Цветные миры | страница 40



Немец нахмурился.

— Ja! — отрезал он. — Das ist die Lorelei. Aber heute singt kein echter Deutscher das Lied des Juden Heine![1]

Почти тотчас же кучка школьников и школьниц затянула песню, но это не была песня о Лорелей. Мансарт не задавал больше вопросов.

Он побывал в деловито-шумном Руре — этом знаменитом промышленном районе. Деятельность предприятий Рура и приносимые ими прибыли объединяли французских и германских капиталистов даже в разгар войны. После беглого знакомства с Бельгией и Голландией, густо населенными, опрятными и трудолюбивыми странами, он прибыл к подлинной цели своего путешествия — Тервуриану.
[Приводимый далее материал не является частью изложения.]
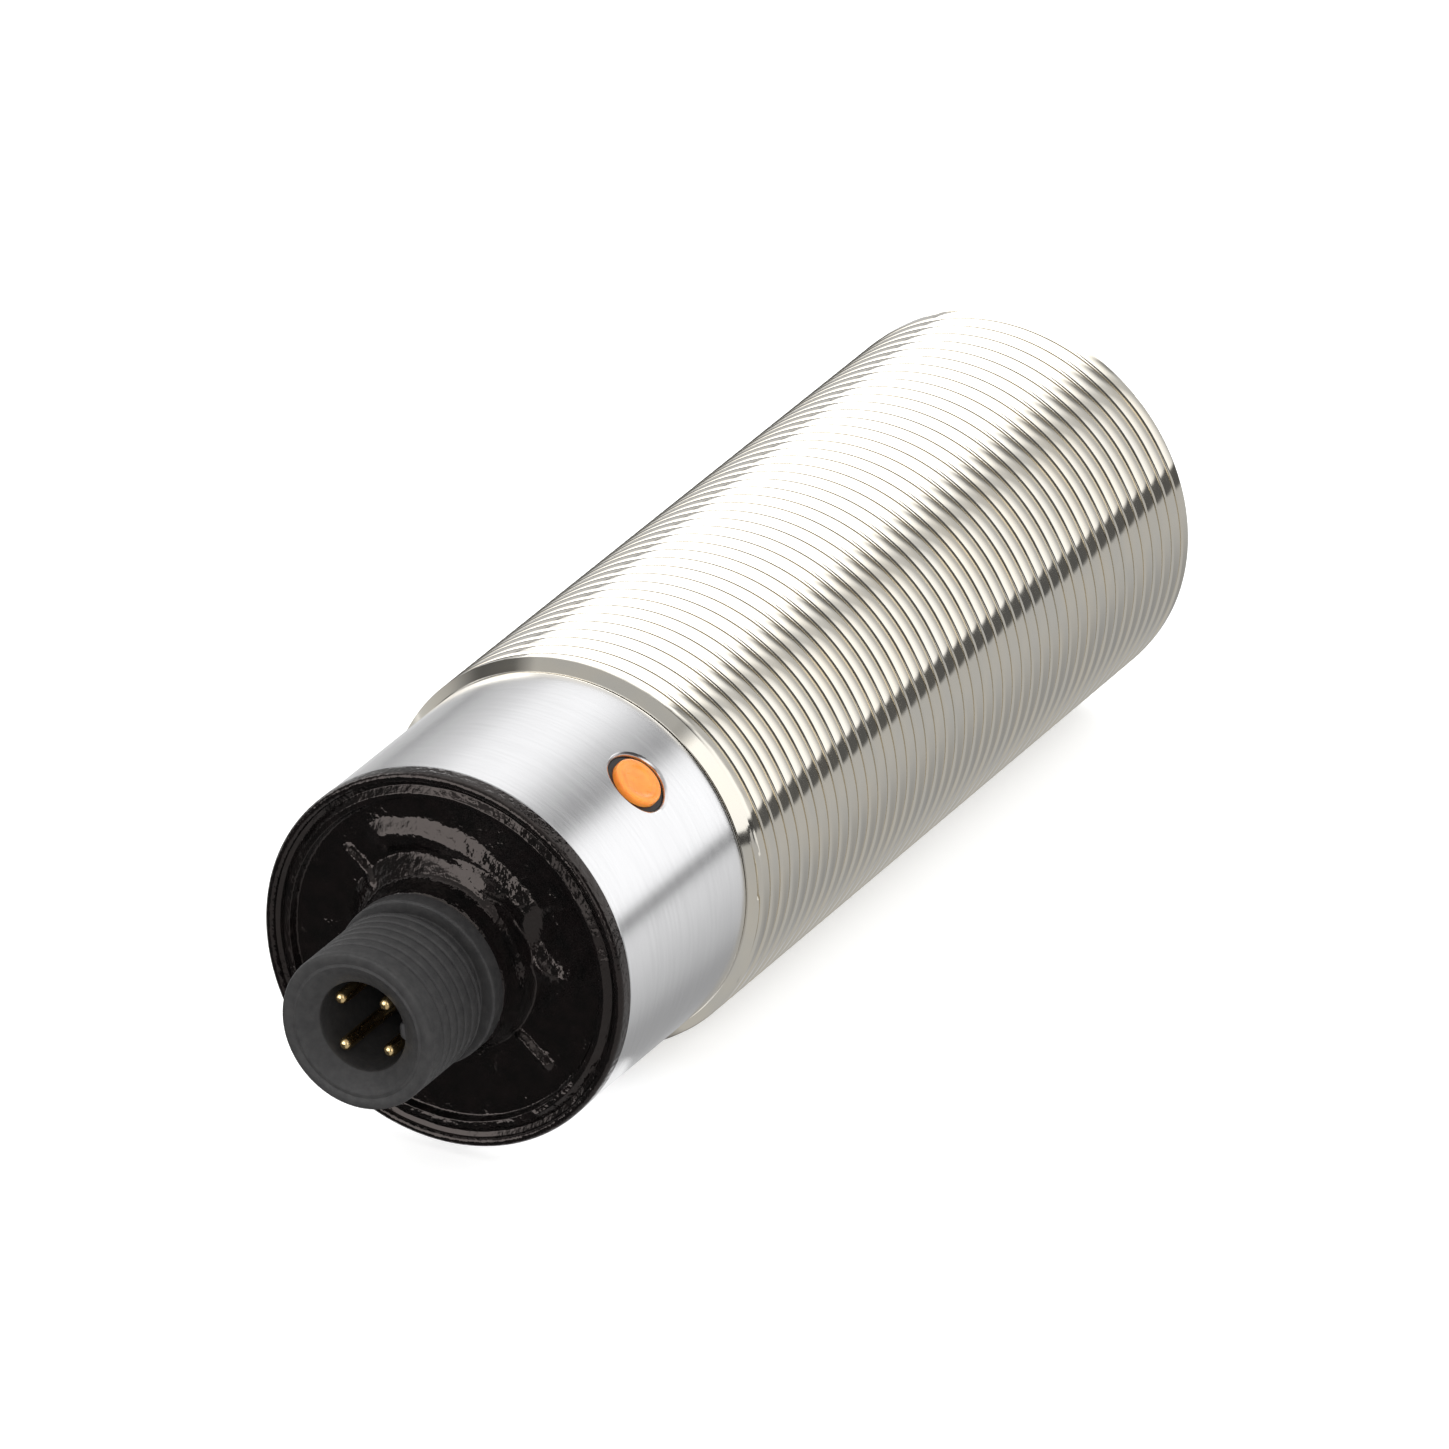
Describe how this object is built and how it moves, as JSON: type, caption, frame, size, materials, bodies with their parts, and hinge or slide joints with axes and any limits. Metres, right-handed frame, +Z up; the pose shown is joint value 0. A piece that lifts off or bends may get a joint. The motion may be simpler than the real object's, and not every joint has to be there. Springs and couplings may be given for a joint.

Прекрасное здание музея возвышалось посреди роскошного парка. Все экспонаты музея отличались тенденциозностью. В первом зале были выставлены образцы природных богатств Африки, на эксплуатации которых покоилась европейская цивилизация. По своим размерам Бельгийское Конго в четырнадцать раз превышало территорию метрополии и тем не менее с самого начала рассматривалось исключительно как объект для выгодных инвестиций. Сейчас вопиющим беззакониям времен Леопольда I наступил конец. Были изданы постановления, ограничивающие власть крупных компаний. Католические миссии занялись созданием сети начальных школ. И все же, бродя по бесконечным, превосходно оформленным залам, Мансарт видел, что главное назначение Бельгийского Конго, как и во времена Леопольда, состояло в том, чтобы служить наживе бельгийских, европейских и американских капиталистов.

Мансарт припоминал историю всех обманов и насилий, с помощью которых это сердце Африки было превращено в колонию европейцев. Вспомнились ему выспренние обещания Генри М. Стенли «мирно насаждать христианство и цивилизацию». В действительности колониализм явился рассадником грабежей, убийств и болезней, колонизаторы несли гибель местному населению. Однако народ выжил. И вот перед вами плоды труда конголезцев! Правда, с первого и до последнего зала музея основное внимание уделяется не конголезцам и не продуктам их труда, а лишь прибылям, извлекаемым от переработки и продажи этих продуктов, притом не неграми, а европейцами.

В дальнейшем Мансарт пользовался сухопутным транспортом. Он останавливался в Эйзенахе, поблизости от Вартбурга, родины Лютера, и в гётевском Веймаре, повидал крупные торговые предприятия Лейпцига, ознакомился с Дрезденской картинной галереей и наконец приехал в Берлин, столицу Германии. На вокзале Мансарта встретил высокий белокурый юноша, приветствовавший его на отличном английском языке и доставивший его в небольшой, но уютный домик в пригороде — намеченное для него Фондом Карла Шульца пристанище. Мать юноши оказалась очень милой особой, ведущей хозяйство в этом чистеньком, типично немецком домике. Сама она не говорила по-английски и только с помощью сына могла беседовать с Мансартом. В скором времени прорвались наружу ее огорчения и надежды. Выяснилось, что ее сын при всей его типично нордической внешности и несомненной даровитости не мог рассчитывать в нынешней Германии ни на работу, ни на образование, ни вообще на какую-либо карьеру.